Are Short Term Rentals Profitable? A Realistic 2026 Breakdown for Investors
SHORT TERM RENTALS
2/24/20263 min read
Yes, short term rentals are profitable in 2026, but only when three variables align: disciplined acquisition cost, differentiated positioning, and realistic revenue modeling. In strong markets, a well designed cabin can generate $80,000 to $140,000 in annual gross revenue with healthy margins. In oversupplied or poorly regulated markets, identical assets struggle to break even. Profitability is not driven by the Airbnb model itself. It is driven by underwriting accuracy, asset design, and competitive positioning.
What Determines STR Profitability in 2026
Short term rental performance depends on five core factors: market demand, supply saturation, pricing power, operating cost structure, and regulatory stability.
Demand must be durable. Tourism driven markets with year round appeal, diversified attractions, and airport access tend to perform better than seasonal destinations with narrow visitor windows.
Supply saturation is the silent risk. When new inventory floods a submarket, ADR compresses. Investors who rely on average market ADR without analyzing the top 25 percent of listings often overestimate revenue potential.
Pricing power is determined by differentiation. Cabins that offer private wellness features, strong architecture, and high quality outdoor living command higher ADR and resist price competition. Commodity builds compete on discounts.
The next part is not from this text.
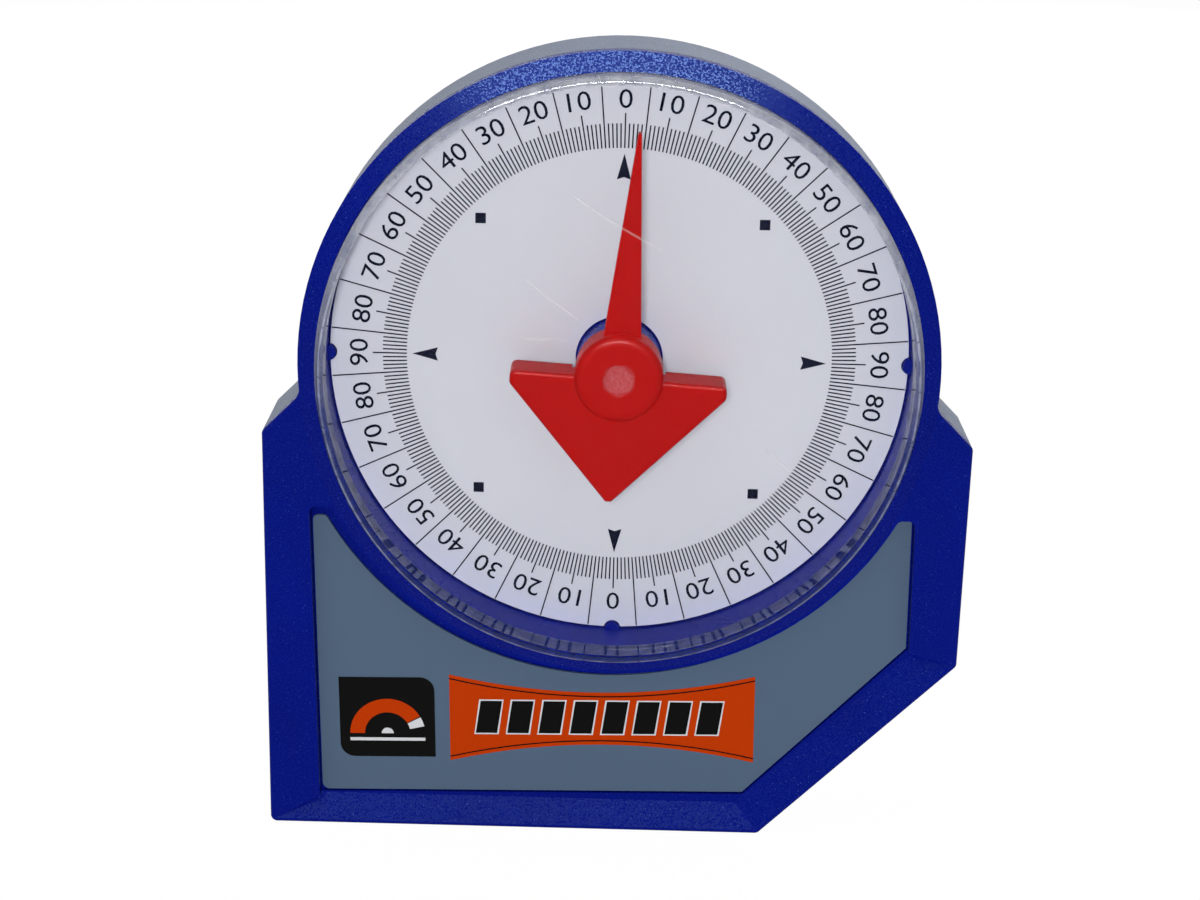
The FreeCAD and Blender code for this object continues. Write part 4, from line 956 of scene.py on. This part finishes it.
@dataclass
class LabelPrint:
    """Printed patches on the label: a dark square with an arc and an orange banner with bars."""

    tilt: float = math.radians(1.1)
    square_low: Point = (-40.4, -60.4)
    square_high: Point = (-26.2, -47.5)
    banner_low: Point = (-24.0, -60.95)
    banner_high: Point = (21.3, -47.0)
    banner_sag: float = 2.75
    banner_steps: int = 16
    corner: float = 2.2
    corner_steps: int = 8
    print_height: float = 0.02 * MM
    pivot: float = -45.0
    rule_inset: float = 0.55
    rule_width: float = 0.2
    bars: int = 8
    bars_low: Point = (-20.9, -56.4)
    bars_high: Point = (16.6, -51.2)
    bar_gap: float = 0.75
    bar_slant: float = 0.8
    bar_edge: float = 0.22
    arc_centre: Point = (-33.3, -56.6)
    arc_inner: float = 3.4
    arc_outer: float = 5.6
    arc_span: Range = (30.0, 180.0)
    arc_end_span: Range = (12.0, 28.0)
    arc_steps: int = 20
    dot_radius: float = 0.9
    dot_span: Range = (0.0, 180.0)
    line_low: Point = (-38.9, -57.8)
    line_high: Point = (-27.7, -57.3)

    def place(self, points: Sequence[Point]) -> list[Point]:
        """Turn points given in millimetres from the axis with the label.

        Args:
            points: Points before the turn.

        Returns:
            Points in metres in the CAD frame.
        """
        cosine, sine = math.cos(self.tilt), math.sin(self.tilt)
        turned = []
        for x, z in points:
            up = z - self.pivot
            turned.append(((x * cosine - up * sine) * MM,
                           AXIS_HEIGHT + (self.pivot + x * sine + up * cosine) * MM))
        return turned

    def patch(self, name: str, outlines: Sequence[Sequence[Point]], layer: int,
              ink: bpy.types.Material) -> None:
        """Add printed patches of one ink.

        Args:
            name: Name of the piece.
            outlines: Outlines in millimetres.
            layer: Which print lies on which, from 0.
            ink: The ink.
        """
        back = Plane.LABEL.depth - layer * self.print_height
        shapes = [extrude_outline(self.place(line), self.print_height, back) for line in outlines]
        adopt(mesh_object(name, joined(name, shapes), ink), HOUSING)

    def square(self) -> list[Point]:
        """Outline of the dark square, with two round corners."""
        (x0, z0), (x1, z1) = self.square_low, self.square_high
        points = [(x0, z1)]
        points += self.round_corner((x1 - self.corner, z1 - self.corner), 90, 0)
        points += [(x1, z0)]
        points += self.round_corner((x0 + self.corner, z0 + self.corner), 270, 180)
        return points

    def round_corner(self, centre: Point, first: float, last: float) -> list[Point]:
        """Points of a quarter round corner.

        Args:
            centre: Centre of the arc.
            first: First angle in degrees.
            last: Last angle in degrees.

        Returns:
            The points.
        """
        return self.arc_points(centre, self.corner, first, last, self.corner_steps)

    def banner(self, inset: float = 0.0) -> list[Point]:
        """Outline of the banner, hollow at the top and at the bottom.

        Args:
            inset: How far it is moved in at the top and bottom.

        Returns:
            The outline.
        """
        (x0, z0), (x1, z1) = self.banner_low, self.banner_high
        top, bottom = [], []
        for step in range(self.banner_steps + 1):
            share = step / self.banner_steps
            sag = self.banner_sag * 4 * share * (1 - share)
            top.append((x0 + (x1 - x0) * share, z1 - sag - inset))
            bottom.append((x1 + (x0 - x1) * share, z0 + sag + inset))
        return top + bottom

    def rule(self, upper: bool) -> list[Point]:
        """Thin line along an edge of the banner.

        Args:
            upper: True for the top edge.

        Returns:
            The outline.
        """
        near, far = self.banner(self.rule_inset), self.banner(self.rule_inset + self.rule_width)
        half = len(near) // 2
        if upper:
            return near[:half] + far[:half][::-1]
        return near[half:] + far[half:][::-1]

    def bar_outlines(self, swell: float) -> list[list[Point]]:
        """Row of slanted bars along the banner.

        Args:
            swell: How far each bar is widened all round.

        Returns:
            Their outlines.
        """
        left, low = self.bars_low
        right, high = self.bars_high
        low, high = low - swell, high + swell
        pitch = (right - left) / self.bars
        outlines = []
        for index in range(self.bars):
            x0 = left + index * pitch + self.bar_gap - swell
            x1 = left + (index + 1) * pitch - self.bar_gap + swell
            outlines.append([(x0, low), (x1, low), (x1 + self.bar_slant, high),
                             (x0 + self.bar_slant, high)])
        return outlines

    def arc_points(self, centre: Point, radius: float, first: float, last: float, steps: int
                   ) -> list[Point]:
        """Points along an arc.

        Args:
            centre: Centre of the arc.
            radius: Its radius.
            first: First angle in degrees.
            last: Last angle in degrees.
            steps: Number of its pieces.

        Returns:
            The points.
        """
        angles = [math.radians(first + (last - first) * step / steps) for step in range(steps + 1)]
        return [(centre[0] + radius * math.cos(a), centre[1] + radius * math.sin(a))
                for a in angles]

    def band(self, inner: float, outer: float, first: float, last: float) -> list[Point]:
        """Outline of a band along the arc in the square.

        Args:
            inner: Inner radius.
            outer: Outer radius.
            first: First angle in degrees.
            last: Last angle in degrees.

        Returns:
            The outline.
        """
        ring = self.arc_points(self.arc_centre, outer, first, last, self.arc_steps)
        back = self.arc_points(self.arc_centre, inner, first, last, self.arc_steps)
        return ring + back[::-1]

    def build(self) -> None:
        """Build all the print of the label."""
        black, orange, white = BLACK_INK.material(), ORANGE_INK.material(), WHITE_INK.material()
        dress("label_plate", LABEL_SHEET.material())
        self.patch("label_square", [self.square()], 0, black)
        self.patch("label_arc", [self.band(self.arc_inner, self.arc_outer, *self.arc_span)], 1,
                   orange)
        (x0, z0), (x1, z1) = self.line_low, self.line_high
        self.patch("label_arc_ends", [self.band(self.arc_inner, self.arc_outer, *self.arc_end_span),
                                      self.band(0.0, self.dot_radius, *self.dot_span),
                                      [(x0, z0), (x1, z0), (x1, z1), (x0, z1)]], 1, white)
        self.patch("label_banner", [self.banner()], 0, orange)
        self.patch("label_rules", [self.rule(True), self.rule(False)], 1, black)
        self.patch("label_bar_edges", self.bar_outlines(self.bar_edge), 1, white)
        self.patch("label_bars", self.bar_outlines(0.0), 2, black)


@dataclass
class CaseAndHardware:
    """Mouldings and metal pieces that keep their CAD shapes."""

    finishes: dict[str, Callable[[], bpy.types.Material]] = field(default_factory=lambda: {
        "front_case": BLUE_CASE.material,
        "rear_case": GREY_SHELL.material,
        "pointer": RED_POINTER.material,
        "pointer_weight": STEEL.material,
        "hub_bush": BRASS.material,
        "pivot_pin": STEEL.material,
        "thrust_washer": BRASS.material,
        "case_screws": STEEL.material,
        "base_keeper": STEEL.material,
        "bevel_keeper": STEEL.material,
    })

    def build(self) -> None:
        """Dress the nodes."""
        for node, make in self.finishes.items():
            dress(node, make())
        ferrite = FERRITE.material()
        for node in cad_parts:
            if "magnet" in node:
                dress(node, ferrite)


@dataclass(frozen=True)
class Lamp:
    """Soft lamp, or a card that shows only in gloss.

    Attributes:
        name: Its name.
        place: Where it hangs.
        size: Height of its face.
        power: Power in watts.
        wide: Width of its face over its height.
        diffuse: False for a card that lights nothing and shows in gloss.
        gloss: False for a lamp that leaves no highlight.
    """

    name: str
    place: tuple[float, float, float]
    size: float
    power: float
    wide: float = 1.0
    diffuse: bool = True
    gloss: bool = True


@dataclass
class Studio:
    """Pale floor, white surroundings, soft lamps and the camera of the photograph."""

    floor_half: float = 3.0
    floor_colour: Colour = (0.8, 0.8, 0.8)
    floor_glow: float = 1.02
    floor_share: float = 0.95
    world_light: float = 0.3
    aim_share: float = 0.8
    camera_place: tuple[float, float, float] = (-1.284 * MM, -314.357 * MM, 161.035 * MM)
    azimuth: float = math.radians(0.209)
    elevation: float = math.radians(18.107)
    roll: float = math.radians(1.387)
    lens: float = 68.5
    sensor: float = 36.0
    clip: Range = (0.01, 50.0)
    lamps: tuple[Lamp, ...] = (
        Lamp("lamp_key", (-0.05, -0.85, 0.32), 0.12, 4.6, gloss=False),
        Lamp("lamp_top", (-0.12, -0.12, 0.95), 0.45, 2.2),
        Lamp("lamp_back", (0.3, 0.9, 0.4), 0.5, 5.5, gloss=False),
        Lamp("lamp_sheen", (-0.04, -0.7, 0.72), 0.26, 38.0, wide=3.4, diffuse=False),
    )

    def floor_material(self) -> bpy.types.Material:
        """White for the camera and for reflections, with the object's shadow kept.

        Returns:
            The material.
        """
        nodes = Nodes("floor_white")
        path = nodes.add("LightPath").outputs
        shiny = nodes.math("MAXIMUM", path["Is Glossy Ray"], path["Is Transmission Ray"])
        seen = nodes.math("MAXIMUM", path["Is Camera Ray"], shiny)
        matt = nodes.add("BsdfDiffuse", {"Color": (*self.floor_colour, 1.0)}).outputs[0]
        glow = nodes.add("Emission", {"Strength": self.floor_glow}).outputs[0]
        share = nodes.math("MULTIPLY", seen, self.floor_share)
        return nodes.finish(nodes.add("MixShader", {0: share, 1: matt, 2: glow}).outputs[0])

    def build_floor(self) -> None:
        """Floor under the base."""
        half = self.floor_half
        shape = bmesh.new()
        corners = [shape.verts.new((x, y, 0.0)) for x, y in
                   ((-half, -half), (half, -half), (half, half), (-half, half))]
        shape.faces.new(corners)
        mesh = bpy.data.meshes.new("floor")
        shape.to_mesh(mesh)
        shape.free()
        mesh_object("floor", mesh, self.floor_material())

    def build_world(self) -> None:
        """White surroundings for the camera and reflections, and softer light for the rest."""
        world = bpy.data.worlds.new("studio")
        bpy.context.scene.world = world
        world.use_nodes = True
        tree = world.node_tree
        tree.nodes.clear()
        add = partial(add_node, tree)
        path = add("ShaderNodeLightPath").outputs
        shiny = add("ShaderNodeMath", {0: path["Is Glossy Ray"], 1: path["Is Transmission Ray"]},
                    operation="MAXIMUM").outputs[0]
        clear = add("ShaderNodeMath", {0: path["Is Camera Ray"], 1: shiny},
                    operation="MAXIMUM").outputs[0]
        strength = add("ShaderNodeMapRange", {"Value": clear, "To Min": self.world_light,
                                              "To Max": 1.0}).outputs[0]
        background = add("ShaderNodeBackground", {"Color": (1.0, 1.0, 1.0, 1.0),
                                                  "Strength": strength}).outputs[0]
        add("ShaderNodeOutputWorld", {"Surface": background})

    def build_lamp(self, lamp: Lamp) -> None:
        """Hang one lamp that faces the dial.

        Args:
            lamp: The lamp.
        """
        data = bpy.data.lights.new(lamp.name, "AREA")
        data.shape = "RECTANGLE"
        data.size = lamp.size * lamp.wide
        data.size_y = lamp.size
        data.energy = lamp.power
        hung = bpy.data.objects.new(lamp.name, data)
        hung.location = lamp.place
        hung.visible_diffuse = lamp.diffuse
        hung.visible_glossy = lamp.gloss
        aim = Vector((0.0, 0.0, AXIS_HEIGHT * self.aim_share)) - Vector(lamp.place)
        hung.rotation_euler = aim.to_track_quat("-Z", "Y").to_euler()
        bpy.context.scene.collection.objects.link(hung)

    def build_camera(self) -> None:
        """Camera at the photograph's place, with its small roll."""
        back = Vector((math.sin(self.azimuth) * math.cos(self.elevation),
                       -math.cos(self.azimuth) * math.cos(self.elevation),
                       math.sin(self.elevation)))
        right = (-back).cross(Vector((0.0, 0.0, 1.0))).normalized()
        up = right.cross(-back)
        level = math.cos(self.roll) * right + math.sin(self.roll) * up
        upright = -math.sin(self.roll) * right + math.cos(self.roll) * up
        data = bpy.data.cameras.new("camera")
        data.lens = self.lens
        data.sensor_width = self.sensor
        data.clip_start, data.clip_end = self.clip
        camera = bpy.data.objects.new("camera", data)
        turn = Matrix((level, upright, back)).transposed().to_4x4()
        camera.matrix_world = Matrix.Translation(self.camera_place) @ turn
        bpy.context.scene.collection.objects.link(camera)
        bpy.context.scene.camera = camera

    def build(self) -> None:
        """Build the studio."""
        self.build_floor()
        self.build_world()
        for lamp in self.lamps:
            self.build_lamp(lamp)
        self.build_camera()
        bpy.context.scene.view_settings.view_transform = "Standard"
        log.info("studio is ready")


def main() -> None:
    """Build the looks in order and report each piece."""
    logging.basicConfig(level=logging.INFO, format="%(message)s")
    CaseAndHardware().build()
    DialPrint().build()
    LabelPrint().build()
    Lens().build()
    Studio().build()


if __name__ == "__main__":
    main()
Operating costs matter more than most investors model. Cleaning, property management, maintenance, insurance, utilities, and platform fees can consume 30 to 50 percent of gross revenue depending on scale and efficiency.
Regulatory stability is foundational. A profitable asset in a market that tightens STR regulations can quickly become constrained. Conservative investors prioritize markets with established permitting frameworks.
What the Numbers Typically Look Like
In established STR corridors across Tennessee, North Carolina, Colorado, and parts of Texas, high performing cabins often achieve ADR between $350 and $550 depending on size and amenity level.
At 60 to 65 percent occupancy, annual gross revenue can exceed $100,000. After operating expenses, well managed assets may produce 30 to 45 percent gross margin before debt service. Final profitability depends on financing structure and acquisition price.
Lower tier properties targeting $200 to $275 ADR often struggle to maintain margin as supply increases. The difference between premium positioning and mid market competition is significant.
Why Some STRs Fail
Most unprofitable short term rentals share predictable characteristics. They were acquired at peak pricing without conservative modeling. They rely on average market data rather than analyzing top performers. They lack differentiation. Or they operate in markets with rapidly increasing inventory.
Another common mistake is underestimating seasonality. Investors often model annualized revenue based on peak months. Off season dips can materially affect cash flow if not planned for.
Finally, many assets are overleveraged. High interest rates compress margin and increase vulnerability to short term occupancy drops.
Build Versus Buy and Its Impact on Profitability
Buying an existing property may reduce timeline risk but often limits repositioning potential. Many cabins built between 2020 and 2023 were optimized for rapid demand, not long term defensibility.
Building allows investors to design specifically for pricing power. Floor plan efficiency, amenity mix, and outdoor orientation can be engineered to support higher ADR and stronger guest reviews. When properly underwritten, a purpose built cabin can outperform a similarly priced resale asset over a multi year horizon.
Long Term Value Beyond Cash Flow
Profitability is not limited to annual cash flow. Well positioned short term rentals in regulated, high demand markets often appreciate alongside tourism growth and infrastructure expansion.
An asset that generates strong reviews and consistent occupancy also becomes more attractive to future buyers. Institutional and portfolio buyers increasingly evaluate historical performance metrics when pricing acquisitions.
Short term rentals can function as both income producing assets and appreciating real estate, provided market fundamentals support demand.
FAQ
What is a good return on investment for a short term rental?
Many investors target 15 to 25 percent cash on cash return in strong markets. Conservative underwriting is critical. Aggressive revenue assumptions can distort projections.
How much can a cabin Airbnb make per year?
In established STR markets, well positioned cabins can generate between $80,000 and $140,000 annually in gross revenue. Actual performance depends on ADR, occupancy, and amenity differentiation.
Are short term rentals risky?
Yes. Revenue volatility, regulatory shifts, and market saturation create risk. Risk can be reduced through disciplined market selection, conservative leverage, and strong positioning.
Is it better to self manage or hire a property manager?
Self management can increase margin but requires time and operational discipline. Professional management reduces workload but typically costs 15 to 30 percent of revenue. The decision depends on scale and availability.
Are short term rentals still worth it in 2026?
In supply constrained, tourism driven markets with durable demand, yes. In oversaturated or unstable regulatory environments, risk increases significantly. Profitability depends on strategic execution, not trend participation.
Short term rentals remain profitable when approached as performance assets rather than passive side projects. Accurate underwriting, differentiation, and disciplined capital allocation determine outcome.